Back on Earth Murphy, Cooper’s daughter, works on math that will remove rockets from the equation altogether. Scientifically speaking rockets are inefficient - we need to put so much fuel in them to take off that they cannot carry as much as we’d like. The fuel itself makes it heavier, requiring more fuel, and so and so on. The weight of humanity is too much for the rocket. The penis cannot save humans - all it can do is leave them behind.

What Murph is working on is an equation that will counteract gravity, allowing huge amounts of weight to be lifted off the Earth without the need for aerodynamic, phallic rocket ships. All of a sudden space travel isn’t about the violent eruption of a rocket, it’s about the calm negation of gravity. The physics of rocket science are about struggling against gravity, while Murph’s equation is about fully understanding gravity so it can work for you.

More than that, humanity’s future lies within a tube. There’s a reason why the space station in Saturn’s orbit is never truly seen from the exterior in the movie - Nolan is emphasizing the womb-like aspect of the tubular station, which encloses and protects all within. From the outside the tube would look like yet another space dick, but from within we see it as the cradling embrace of a vagina. The future of humanity isn’t about explorers going forward alone, it’s about everybody traveling together as a group, in a cohesive unit. Humanity is saved not by the masculine forward drive but by the feminine group dynamic.

Cooper finds himself a literal relic in this future. He was a man out of time in his own lifetime, but in the future of Cooper Station he’s an actual museum piece. In some ways this shift happens offscreen, but the reality is that it’s all subtlly happening before our eyes. Dr. Mann and the elder Professor Brand are, along with Cooper, avatars of masculinity - selfish, secretive, condescending. They’re individualists first and foremost, making decisions for humanity as opposed to with humanity. And they’re driven by cold, calculating logic, the fallback position of many selfish, evil men. Professor Brand’s decision to sacrifice all life on Earth for the future of humanity is the exact sort of masculine, ‘rational’ thinking that got humanity into such trouble in the first place.

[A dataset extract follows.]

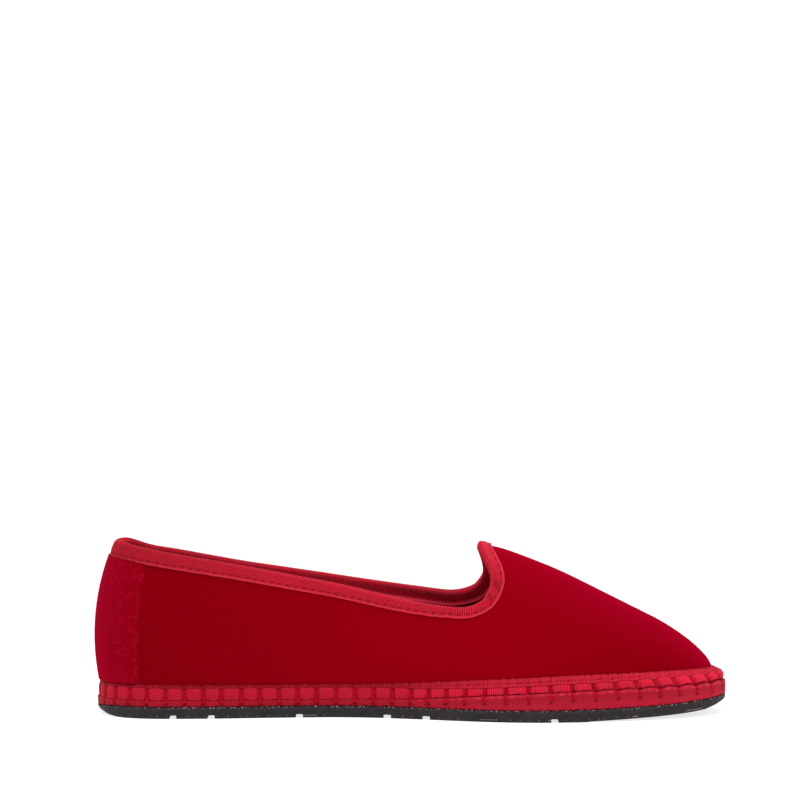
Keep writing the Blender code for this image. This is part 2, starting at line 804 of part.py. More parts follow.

At the beginning it seems as if the film agrees with these men. We even see the biggest threat the explorers face is a very feminine one - the tidal dangers of an alien planet, tying into the tidal cycle of menstruation (the whole fucking planet is PMSing at the explorers). After that there’s an emtire sequence where Cooper basically browbeats Amelia Brand into foregoing emotion for cold, hard logic, leaving behind her lover and instead heading to Dr. Mann’s planet. But we discover that the logic was wrong, the planet is uninhabitable and Dr. Mann is a terrible character written in depressingly broad strokes. Even if the other planet wasn’t habitable, going there would have been a less terrible choice than the logical decision indicated. Amelia was right, even if math couldn’t prove it.

By the end the movie shows that not only is Cooper’s specific brand of masculinity a charmingly antique way of looking at the universe, it shows that humanity will eventually evolve far beyond his type. The humans of the future, the humans who open the wormhole near Saturn*, have evolved to become fifth-dimensional beings, surely leaving our concepts of gender far behind.

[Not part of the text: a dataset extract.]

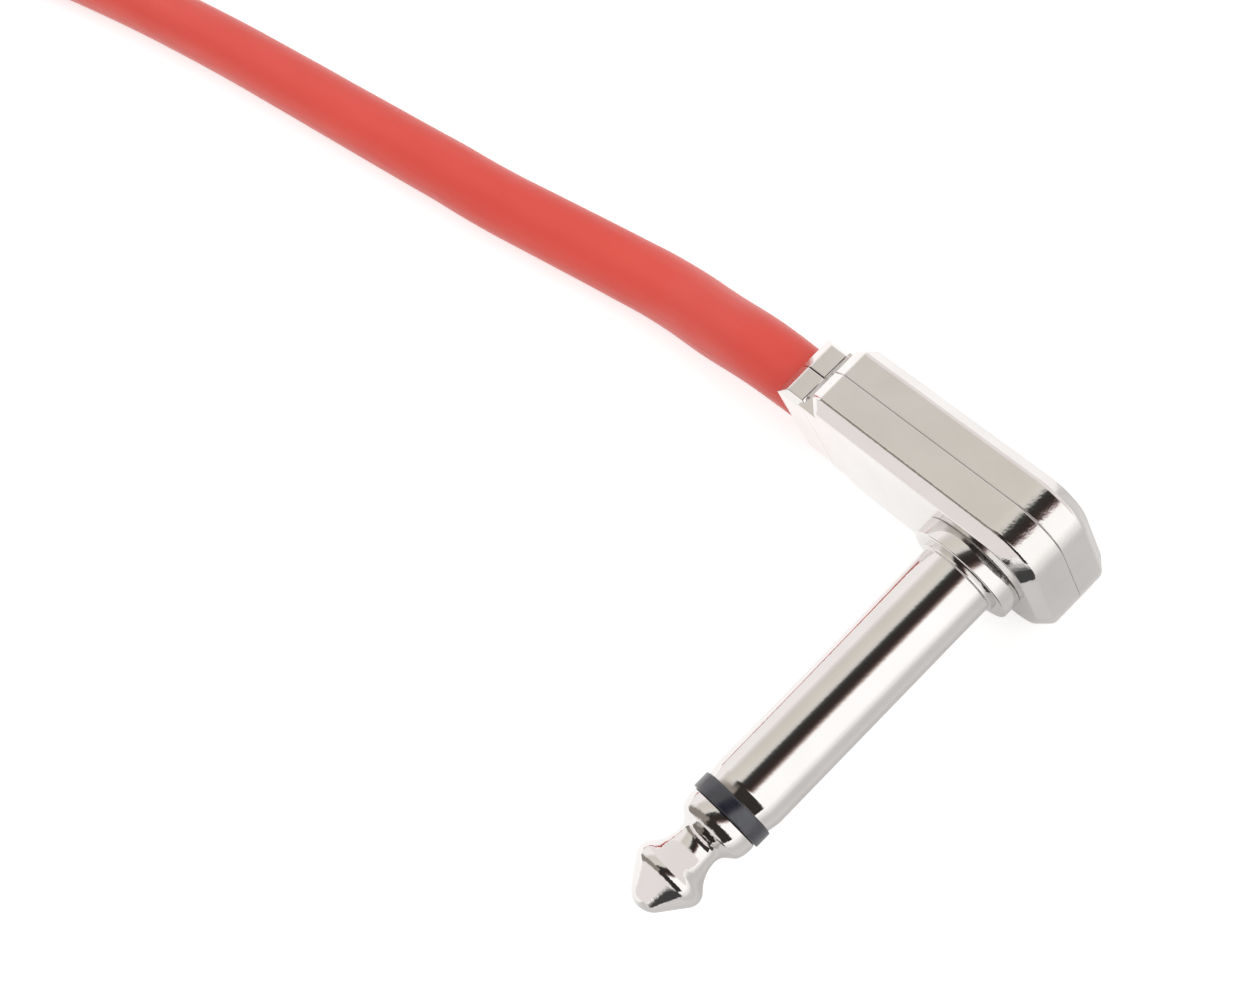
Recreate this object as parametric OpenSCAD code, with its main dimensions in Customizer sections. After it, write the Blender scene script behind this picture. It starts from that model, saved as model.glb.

Nothing Cooper does means anything until he gets into the fifth-dimensional space of the black hole (yes, most of the film’s running time is a waste and has little meaning), and once he has gone in - one final act of penetration - his mission is no longer to boldly go forward but to learn to communicate. Communication has never been of importance to Cooper - how masculine is it that the Endurance, once it crosses the wormhole, can hear people from Earth but cannot communicate back? - and so this becomes his biggest challenge. To Cooper the future has always been an undiscovered country, but he learns here the future is inextricably tied in to the past, and to the way he feels.

While Interstellar seems to be all about conquering heroes planting flags in virgin soil, the reality is that it’s about humanity’s need to get past this kind of shit, to move forward in harmonious communication. It’s a movie about the death of the dick.

*interesting note about the choice to have Saturn be the destination: besides being an homage to the original novel version of 2001: A Space Odyssey, Saturn was the Roman god of agriculture - growth and life and fertility, all very feminine things. Humanity’s future lies there.